- [EXERCISE REQUIREMENTS]: Locate the string "piece" in the records below. Copy every line where it occurs.

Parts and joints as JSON
---------------

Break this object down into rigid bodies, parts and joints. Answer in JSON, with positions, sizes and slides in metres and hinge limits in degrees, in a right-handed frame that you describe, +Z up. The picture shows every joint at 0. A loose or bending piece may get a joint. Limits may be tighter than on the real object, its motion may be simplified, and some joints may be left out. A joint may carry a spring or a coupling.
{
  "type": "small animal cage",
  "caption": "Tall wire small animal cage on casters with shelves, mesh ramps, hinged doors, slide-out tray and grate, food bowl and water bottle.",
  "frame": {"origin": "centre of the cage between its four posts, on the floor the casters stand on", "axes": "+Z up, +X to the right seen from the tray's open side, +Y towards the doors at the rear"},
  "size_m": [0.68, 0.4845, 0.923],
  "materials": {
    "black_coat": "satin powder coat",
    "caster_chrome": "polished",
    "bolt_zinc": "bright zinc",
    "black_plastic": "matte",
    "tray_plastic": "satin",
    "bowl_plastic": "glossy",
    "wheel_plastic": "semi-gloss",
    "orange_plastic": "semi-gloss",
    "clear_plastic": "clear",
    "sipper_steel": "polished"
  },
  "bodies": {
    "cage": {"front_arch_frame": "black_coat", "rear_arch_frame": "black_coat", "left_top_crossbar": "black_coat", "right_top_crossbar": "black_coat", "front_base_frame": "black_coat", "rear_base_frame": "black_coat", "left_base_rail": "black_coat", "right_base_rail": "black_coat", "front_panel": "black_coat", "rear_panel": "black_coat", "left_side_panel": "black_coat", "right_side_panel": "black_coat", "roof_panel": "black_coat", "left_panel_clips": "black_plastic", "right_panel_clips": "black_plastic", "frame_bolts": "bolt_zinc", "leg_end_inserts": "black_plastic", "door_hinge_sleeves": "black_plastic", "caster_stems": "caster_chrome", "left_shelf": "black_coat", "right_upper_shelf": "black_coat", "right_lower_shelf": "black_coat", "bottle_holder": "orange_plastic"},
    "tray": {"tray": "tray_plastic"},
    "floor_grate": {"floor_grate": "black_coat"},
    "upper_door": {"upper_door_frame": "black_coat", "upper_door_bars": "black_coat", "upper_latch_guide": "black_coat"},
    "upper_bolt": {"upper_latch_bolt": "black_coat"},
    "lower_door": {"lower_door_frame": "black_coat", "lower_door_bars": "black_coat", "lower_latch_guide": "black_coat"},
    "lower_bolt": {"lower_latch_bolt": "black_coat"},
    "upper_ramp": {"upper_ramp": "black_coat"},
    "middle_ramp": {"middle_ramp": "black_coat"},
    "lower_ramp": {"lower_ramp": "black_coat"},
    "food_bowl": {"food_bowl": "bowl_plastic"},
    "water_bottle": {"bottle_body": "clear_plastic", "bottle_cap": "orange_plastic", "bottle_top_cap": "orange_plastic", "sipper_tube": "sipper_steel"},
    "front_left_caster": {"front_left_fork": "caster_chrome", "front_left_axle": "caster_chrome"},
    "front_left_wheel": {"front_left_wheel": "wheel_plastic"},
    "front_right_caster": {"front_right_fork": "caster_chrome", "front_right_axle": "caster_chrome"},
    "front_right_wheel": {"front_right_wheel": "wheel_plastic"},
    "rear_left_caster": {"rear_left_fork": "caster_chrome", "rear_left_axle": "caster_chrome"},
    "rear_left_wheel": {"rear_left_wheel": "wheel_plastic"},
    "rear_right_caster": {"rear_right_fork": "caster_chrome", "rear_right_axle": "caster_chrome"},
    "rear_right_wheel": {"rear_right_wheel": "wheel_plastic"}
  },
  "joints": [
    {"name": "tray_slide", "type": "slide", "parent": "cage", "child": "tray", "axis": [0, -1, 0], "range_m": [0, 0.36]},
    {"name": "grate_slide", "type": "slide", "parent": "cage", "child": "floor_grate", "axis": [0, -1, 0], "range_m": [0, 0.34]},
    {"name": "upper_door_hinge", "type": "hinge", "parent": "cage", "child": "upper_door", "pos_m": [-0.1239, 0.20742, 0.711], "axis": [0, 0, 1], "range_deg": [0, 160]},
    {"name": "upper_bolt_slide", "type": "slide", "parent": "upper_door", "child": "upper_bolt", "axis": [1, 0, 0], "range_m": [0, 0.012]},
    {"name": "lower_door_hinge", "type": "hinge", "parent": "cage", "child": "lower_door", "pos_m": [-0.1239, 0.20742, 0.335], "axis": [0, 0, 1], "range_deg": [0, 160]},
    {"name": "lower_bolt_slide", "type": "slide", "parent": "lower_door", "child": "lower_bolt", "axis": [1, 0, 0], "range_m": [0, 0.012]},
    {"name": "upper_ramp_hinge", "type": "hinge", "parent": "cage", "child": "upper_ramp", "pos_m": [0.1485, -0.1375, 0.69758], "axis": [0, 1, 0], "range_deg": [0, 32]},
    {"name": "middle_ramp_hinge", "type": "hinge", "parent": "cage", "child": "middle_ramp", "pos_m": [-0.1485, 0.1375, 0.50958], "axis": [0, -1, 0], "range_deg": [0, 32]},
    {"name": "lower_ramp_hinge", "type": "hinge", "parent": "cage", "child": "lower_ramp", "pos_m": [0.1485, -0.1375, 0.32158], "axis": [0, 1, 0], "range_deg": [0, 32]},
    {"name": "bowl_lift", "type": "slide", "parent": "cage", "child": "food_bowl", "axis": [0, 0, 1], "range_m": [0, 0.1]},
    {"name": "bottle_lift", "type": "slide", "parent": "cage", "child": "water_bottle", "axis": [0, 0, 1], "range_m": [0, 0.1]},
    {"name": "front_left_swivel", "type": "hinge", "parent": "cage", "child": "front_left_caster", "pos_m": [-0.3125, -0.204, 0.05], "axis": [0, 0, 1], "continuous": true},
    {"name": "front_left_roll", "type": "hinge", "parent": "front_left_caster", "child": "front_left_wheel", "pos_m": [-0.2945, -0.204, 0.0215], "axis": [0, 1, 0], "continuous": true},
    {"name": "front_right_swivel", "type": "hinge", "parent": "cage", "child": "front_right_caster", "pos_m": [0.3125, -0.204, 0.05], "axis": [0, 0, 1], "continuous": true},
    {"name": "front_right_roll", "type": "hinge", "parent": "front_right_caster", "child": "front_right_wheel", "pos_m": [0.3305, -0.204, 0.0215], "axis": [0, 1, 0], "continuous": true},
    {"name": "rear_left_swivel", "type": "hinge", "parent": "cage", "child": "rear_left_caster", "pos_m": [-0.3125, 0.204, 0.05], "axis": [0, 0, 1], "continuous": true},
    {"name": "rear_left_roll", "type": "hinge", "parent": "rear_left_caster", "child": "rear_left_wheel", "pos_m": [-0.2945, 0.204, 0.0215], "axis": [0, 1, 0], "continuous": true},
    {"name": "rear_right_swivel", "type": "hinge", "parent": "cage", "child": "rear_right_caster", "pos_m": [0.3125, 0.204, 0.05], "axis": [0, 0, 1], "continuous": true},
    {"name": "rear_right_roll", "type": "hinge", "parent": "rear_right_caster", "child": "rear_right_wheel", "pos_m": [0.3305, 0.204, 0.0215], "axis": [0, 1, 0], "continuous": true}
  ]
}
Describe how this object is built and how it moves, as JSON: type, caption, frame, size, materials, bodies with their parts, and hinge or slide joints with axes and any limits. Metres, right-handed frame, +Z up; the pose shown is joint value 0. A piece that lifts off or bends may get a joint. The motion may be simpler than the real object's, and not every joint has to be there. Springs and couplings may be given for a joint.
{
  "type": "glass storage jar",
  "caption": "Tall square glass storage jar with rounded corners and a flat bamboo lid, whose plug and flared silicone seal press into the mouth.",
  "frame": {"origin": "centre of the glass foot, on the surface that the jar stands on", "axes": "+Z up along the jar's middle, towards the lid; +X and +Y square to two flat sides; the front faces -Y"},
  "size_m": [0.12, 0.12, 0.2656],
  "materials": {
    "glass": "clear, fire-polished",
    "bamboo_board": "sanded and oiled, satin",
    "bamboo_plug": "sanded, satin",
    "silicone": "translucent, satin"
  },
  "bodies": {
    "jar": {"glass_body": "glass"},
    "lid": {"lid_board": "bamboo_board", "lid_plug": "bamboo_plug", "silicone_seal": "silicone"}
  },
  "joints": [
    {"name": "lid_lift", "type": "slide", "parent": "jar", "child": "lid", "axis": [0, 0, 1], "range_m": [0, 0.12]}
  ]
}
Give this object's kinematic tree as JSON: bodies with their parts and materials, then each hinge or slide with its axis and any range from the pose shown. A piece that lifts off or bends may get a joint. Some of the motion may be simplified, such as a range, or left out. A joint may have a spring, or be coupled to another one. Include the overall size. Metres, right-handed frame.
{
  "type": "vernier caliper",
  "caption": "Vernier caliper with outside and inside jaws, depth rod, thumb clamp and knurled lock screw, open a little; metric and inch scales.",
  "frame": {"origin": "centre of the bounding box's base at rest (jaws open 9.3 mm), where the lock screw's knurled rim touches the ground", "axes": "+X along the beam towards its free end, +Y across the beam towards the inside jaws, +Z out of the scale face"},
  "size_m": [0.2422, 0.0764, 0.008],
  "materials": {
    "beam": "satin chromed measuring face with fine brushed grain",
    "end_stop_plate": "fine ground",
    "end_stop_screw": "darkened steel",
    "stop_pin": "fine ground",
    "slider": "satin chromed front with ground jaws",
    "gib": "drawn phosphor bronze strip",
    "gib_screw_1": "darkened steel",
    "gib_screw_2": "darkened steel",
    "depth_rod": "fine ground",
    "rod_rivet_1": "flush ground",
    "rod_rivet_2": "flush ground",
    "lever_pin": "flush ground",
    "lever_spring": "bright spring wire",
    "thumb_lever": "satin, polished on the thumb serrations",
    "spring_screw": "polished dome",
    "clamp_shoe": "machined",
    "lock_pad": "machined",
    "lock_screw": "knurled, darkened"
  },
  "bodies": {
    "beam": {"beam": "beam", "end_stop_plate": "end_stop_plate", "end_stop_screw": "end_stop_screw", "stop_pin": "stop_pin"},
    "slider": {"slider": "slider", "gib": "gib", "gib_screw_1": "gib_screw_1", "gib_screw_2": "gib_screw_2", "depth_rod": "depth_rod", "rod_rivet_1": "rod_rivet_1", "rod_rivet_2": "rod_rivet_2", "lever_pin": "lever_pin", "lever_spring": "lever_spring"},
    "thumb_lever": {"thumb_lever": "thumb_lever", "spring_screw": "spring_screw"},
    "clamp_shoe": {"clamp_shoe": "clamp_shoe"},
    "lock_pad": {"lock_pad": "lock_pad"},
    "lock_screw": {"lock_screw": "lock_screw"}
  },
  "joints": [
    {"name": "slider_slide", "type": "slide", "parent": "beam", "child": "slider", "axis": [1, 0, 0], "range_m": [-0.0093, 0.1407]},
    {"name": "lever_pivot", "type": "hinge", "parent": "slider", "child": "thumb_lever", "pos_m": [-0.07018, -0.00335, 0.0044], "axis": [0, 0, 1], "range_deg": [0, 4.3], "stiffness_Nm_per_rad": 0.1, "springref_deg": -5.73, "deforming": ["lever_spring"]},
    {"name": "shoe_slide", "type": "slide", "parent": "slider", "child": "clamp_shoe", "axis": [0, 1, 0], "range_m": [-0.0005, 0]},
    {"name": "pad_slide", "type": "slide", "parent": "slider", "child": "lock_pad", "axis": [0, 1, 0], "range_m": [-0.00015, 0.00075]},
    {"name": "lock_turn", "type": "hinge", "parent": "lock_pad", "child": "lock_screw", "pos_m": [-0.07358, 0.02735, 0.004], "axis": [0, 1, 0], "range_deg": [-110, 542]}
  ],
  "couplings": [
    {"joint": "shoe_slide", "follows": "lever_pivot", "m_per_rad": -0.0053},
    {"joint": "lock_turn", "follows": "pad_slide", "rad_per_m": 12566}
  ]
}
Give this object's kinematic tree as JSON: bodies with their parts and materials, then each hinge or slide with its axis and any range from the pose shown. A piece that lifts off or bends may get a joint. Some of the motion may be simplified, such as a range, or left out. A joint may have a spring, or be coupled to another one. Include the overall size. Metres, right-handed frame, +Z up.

---------------

- [RESPONSE TO THIS EXERCISE]:
Break this object down into rigid bodies, parts and joints. Answer in JSON, with positions, sizes and slides in metres and hinge limits in degrees, in a right-handed frame that you describe, +Z up. The picture shows every joint at 0. A loose or bending piece may get a joint. Limits may be tighter than on the real object, its motion may be simplified, and some joints may be left out. A joint may carry a spring or a coupling.
Describe how this object is built and how it moves, as JSON: type, caption, frame, size, materials, bodies with their parts, and hinge or slide joints with axes and any limits. Metres, right-handed frame, +Z up; the pose shown is joint value 0. A piece that lifts off or bends may get a joint. The motion may be simpler than the real object's, and not every joint has to be there. Springs and couplings may be given for a joint.
Give this object's kinematic tree as JSON: bodies with their parts and materials, then each hinge or slide with its axis and any range from the pose shown. A piece that lifts off or bends may get a joint. Some of the motion may be simplified, such as a range, or left out. A joint may have a spring, or be coupled to another one. Include the overall size. Metres, right-handed frame.
Give this object's kinematic tree as JSON: bodies with their parts and materials, then each hinge or slide with its axis and any range from the pose shown. A piece that lifts off or bends may get a joint. Some of the motion may be simplified, such as a range, or left out. A joint may have a spring, or be coupled to another one. Include the overall size. Metres, right-handed frame, +Z up.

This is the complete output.